Нагорный Карабах представляет собой горный массив, населенный в основном армянами, но окруженный землями, где живут преимущественно /178/ азербайджанцы, народ тюркской группы. В рамках Советского Союза это была автономная область Азербайджана. Однако в действительности его автономия была сведена на нет, особенно в последние два десятилетия. Азербайджан и Армения входили в состав СССР как две республики с равными правами. Армян веками притесняли их соседи: турки, иранцы и грузины. Дореволюционный и послереволюционный союз с Россией был для армян фактором, повлиявшим на их силу. Это одна из причин того, что Нагорный Карабах всегда поставлял сначала царскому, а потом и советскому государству деятелей, в том числе и высокого уровня. В 1988 году именно армяне подняли непростую проблему изменения политического статуса Карабаха, требуя не просто большего уважения к его автономии, но выхода из состава Азербайджана и присоединения к Армении, то есть изменения границ внутри Советского Союза. Тем самым они вступили в конфликт с Москвой и Горбачевым, который, впрочем, был готов рассмотреть их требования, но в более умеренном варианте[60]. Равно чуждыми какой-либо форме компромисса оказались и азербайджанцы. Группы азербайджанских экстремистов устроили жуткий антиармянский погром в Сумгаите. Позиции обеих сторон превратились, таким образом, в открытый вызов московским властям, которые не хотели (а может быть, уже и не могли) авторитарно навязать свое решение.

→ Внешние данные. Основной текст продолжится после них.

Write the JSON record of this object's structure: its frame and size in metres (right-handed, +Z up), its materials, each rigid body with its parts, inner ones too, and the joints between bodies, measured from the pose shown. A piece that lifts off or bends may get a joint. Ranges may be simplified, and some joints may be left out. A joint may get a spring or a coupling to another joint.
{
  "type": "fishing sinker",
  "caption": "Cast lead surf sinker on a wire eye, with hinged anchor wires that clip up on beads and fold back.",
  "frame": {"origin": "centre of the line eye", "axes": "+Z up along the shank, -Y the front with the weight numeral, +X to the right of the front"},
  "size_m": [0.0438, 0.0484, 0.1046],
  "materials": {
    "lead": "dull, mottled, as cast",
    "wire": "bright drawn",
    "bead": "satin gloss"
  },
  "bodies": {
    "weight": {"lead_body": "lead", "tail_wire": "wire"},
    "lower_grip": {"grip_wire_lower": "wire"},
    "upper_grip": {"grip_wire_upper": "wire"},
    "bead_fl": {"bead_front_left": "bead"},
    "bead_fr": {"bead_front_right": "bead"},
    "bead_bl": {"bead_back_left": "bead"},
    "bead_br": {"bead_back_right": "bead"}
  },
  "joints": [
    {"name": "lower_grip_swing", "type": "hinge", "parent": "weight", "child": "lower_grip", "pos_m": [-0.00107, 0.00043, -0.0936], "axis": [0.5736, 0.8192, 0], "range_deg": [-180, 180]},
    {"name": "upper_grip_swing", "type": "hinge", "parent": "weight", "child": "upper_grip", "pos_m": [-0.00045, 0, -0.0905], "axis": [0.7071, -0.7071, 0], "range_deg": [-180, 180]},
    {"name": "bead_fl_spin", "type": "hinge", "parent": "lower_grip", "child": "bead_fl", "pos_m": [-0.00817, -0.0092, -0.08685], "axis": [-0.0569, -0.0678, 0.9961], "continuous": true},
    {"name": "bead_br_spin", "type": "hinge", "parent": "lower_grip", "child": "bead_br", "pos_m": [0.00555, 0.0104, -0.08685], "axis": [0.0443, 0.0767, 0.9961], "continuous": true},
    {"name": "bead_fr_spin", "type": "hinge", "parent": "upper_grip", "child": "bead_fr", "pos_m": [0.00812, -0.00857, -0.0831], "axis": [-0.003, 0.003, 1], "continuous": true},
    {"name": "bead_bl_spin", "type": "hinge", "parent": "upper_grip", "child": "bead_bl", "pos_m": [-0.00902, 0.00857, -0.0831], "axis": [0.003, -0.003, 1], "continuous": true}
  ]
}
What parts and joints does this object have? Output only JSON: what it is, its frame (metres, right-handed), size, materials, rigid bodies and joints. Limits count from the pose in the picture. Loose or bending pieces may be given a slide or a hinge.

В том же году на другом конце страны обозначилось сепаратистское движение прибалтийских республик. Конечно, там не было нехватки в унаследованных от прошлого основаниях для недовольства. Латыши, литовцы и эстонцы недолго имели независимые государства. Правда, они пользовались независимостью в период между двумя мировыми войнами. Однако этого самого по себе не было бы достаточно, чтобы активизировать стремление к выходу из Советского Союза, с которым они были связаны по многим причинам, особенно экономическим. Однако потеря независимости усугублялась жестокостью, с которой Сталин подавлял здесь всякую оппозицию, навязывал свою социальную и государственную модель, скопированную с остальной части СССР, включая насильственную коллективизацию земель, которая здесь была еще менее оправданна, чем в России. Слишком глубоким оказался след никогда до конца не исчезавшего недовольства. Оно проявилось, когда в этих трех странах образовались народные фронты радикально националистического направления. Эти неформальные организации в течение нескольких месяцев приобрели политический характер и получили массовую поддержку.